Pesquisa na ECA investiga influência da fotografia na pintura histórica

Estudo desenvolvido na ECA mostra como o surgimento da fotografia influenciou pintores brasileiros.

Meire Kusumoto/ Laboratório Agência de Comunicação (LAC) da ECA

Estudo desenvolvido no Departamento de Artes Plásticas (CAP) da Escola de Comunicações e Artes (ECA) da USP mostrou que a fotografia, surgida no início do século 19, funcionou como ferramenta para pintores brasileiros como Pedro Américo – autor de Independência ou morte, em exposição permanente no Museu Paulista. De outros, como Victor Meirelles, ela sofreu reticências por ir de encontro aos métodos ensinados na Academia brasileira e nas europeias. Facilitadora ou não desse processo artístico, a invenção da fotografia influenciou na mudança da percepção visual daquelas que produziam ou recebiam imagens.

A pintura histórica, aquela que pretende sintetizar determinado episódio histórico de um lugar, fora pautada desde seu início pelas academias europeias, principalmente a francesa. A trajetória dos pintores que seguiam os ensinamentos dessas escolas era sempre a mesma: primeiro um estudo de pinturas e gravuras dos grandes mestres, com aulas teóricas de história, matemática e perspectiva. Depois, a prática por meio do desenho de esculturas e, por fim, a inserção de um modelo vivo para a construção das obras.

Fábio D’Almeida, o autor da pesquisa, explica que Pedro Américo utilizou em alguns momentos a fotografia para substituir a presença de modelos vivos que posassem para suas pinturas, já que este passou boa parte de sua vida na Europa. A alternativa aos preceitos da academia europeia é clara, pois ela volta a tomar como base uma imagem, uma figura bidimensional. A princípio feito de forma rudimentar, o uso dessa ferramenta foi aprimorado até que Américo conseguiu unir a imobilidade das fotografias ao movimento exigido pela pintura histórica.

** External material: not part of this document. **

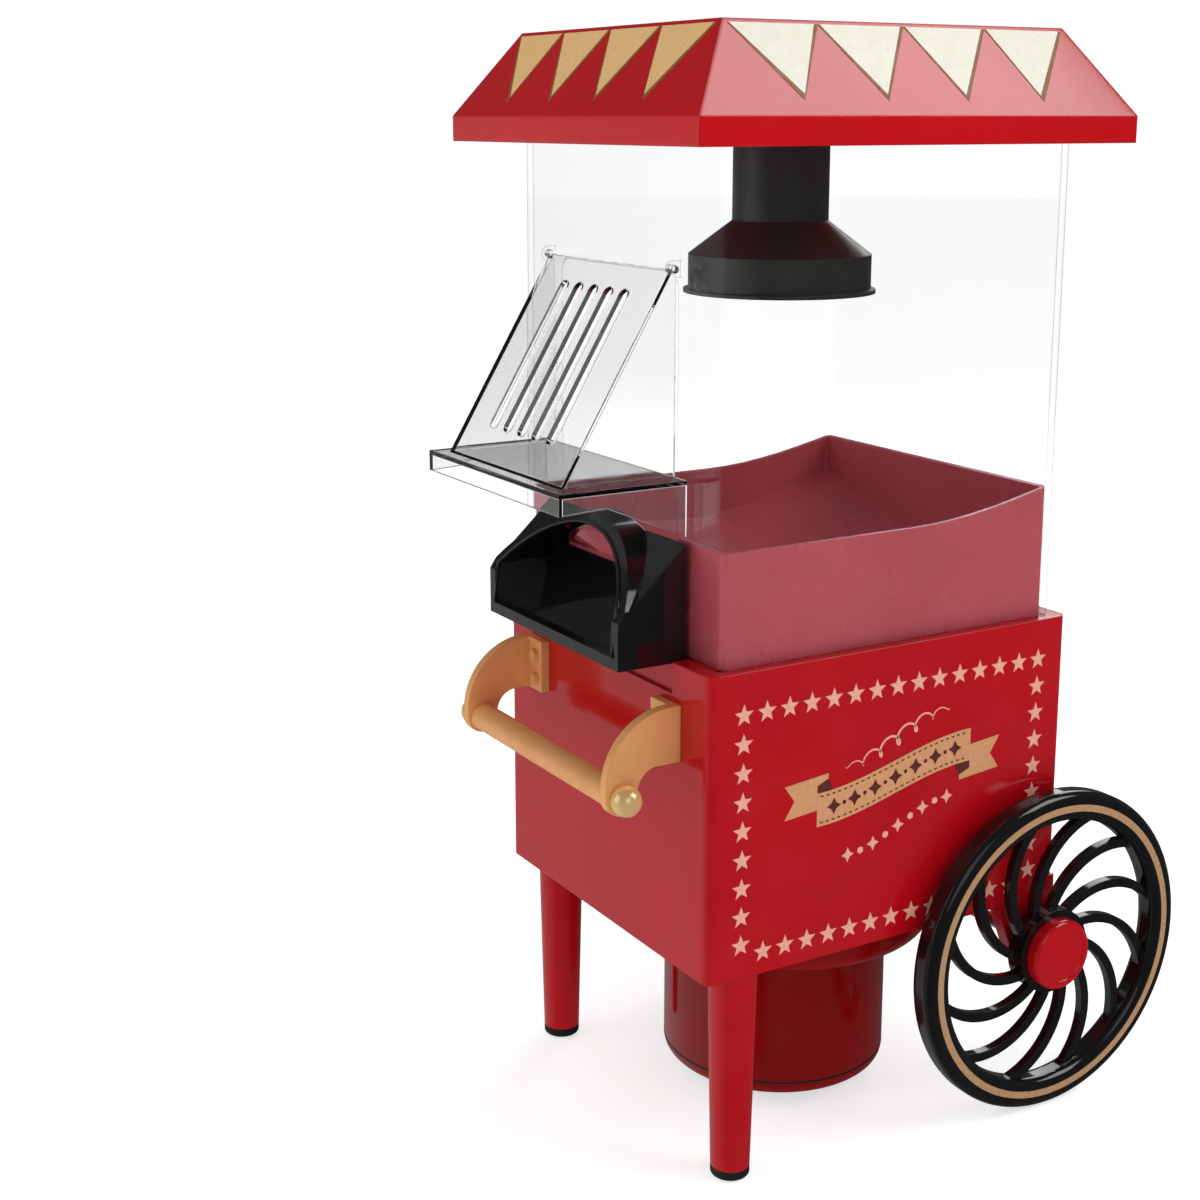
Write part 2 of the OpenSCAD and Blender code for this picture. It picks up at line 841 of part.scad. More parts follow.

Em Batalha de Avaí, obra de 1877 que retrata combate travado durante a Guerra do Paraguai, o Barão Andrade Neves aparece contemplativo, em contraste com o movimento acentuado de seu cavalo, revelando um impasse entre dois esquemas visuais diferentes que compõem essa figura: a ação veemente do animal, herdeira da tradição da pintura, e a passividade do retrato fotográfico, muito comum ainda nas primeiras décadas do meio mecânico. Já em Independência ou morte, de 1888, o pintor parece ter sanado esse problema, coordenando fotografia e pintura em um esquema visual mais verossímil.

A importância da fotografia cresce na medida em que é absorvida não apenas como forma de substituir o modelo vivo, mas como uma ferramenta discursiva. Congeladas, as ações conseguem ser decupadas e transpostas de modo total para o papel. Nesse sentido, os estudos do fotógrafo inglês Eadweard Muybridge, que utilizava várias câmeras para captar as ações de um animal ou homem em movimento, contribuíram para que pintores históricos fornecessem novas resoluções para um problema central de sua profissão: como contar uma história que se dá no tempo, tendo como meio apenas o espaço de uma grande tela?

De fato, o estudo de D’Almeida mostra o contato que Pedro Américo teve com as fotografias de Muybridge e a sua adequação às suas obras pictóricas.

Em sentido contrário, Victor Meirelles é mais metódico e, salvo algumas exceções que faz, descarta a fotografia como instrumento para a pintura histórica. “Ela é vista como ciência e não como arte por muitos, pois carrega um dado mundano ao tentar explicitar o mundo como ele é”, afirma Fábio. Na ausência de modelos vivos, Meirelles usa imagens feitas por outros artistas e manuais de anatomia para formular sua obra. “O resultado final é estranho, passa a impressão de que falta alguma informação”. O pintor constrói Batalha dos Guararapes, que reproduz a expulsão dos holandeses por brancos, negros e índios em meados do século 17, desse modo.

Colocadas lado a lado em exposição de 1879, Batalha de Avaí e Batalha dos Guararapes geraram discussão da crítica na época. Os dois maiores pintores de então exibiam suas obras históricas que apresentavam muitos pontos e símbolos em comum, mas eram, em essência, regidas por processos construtivos muito diferentes.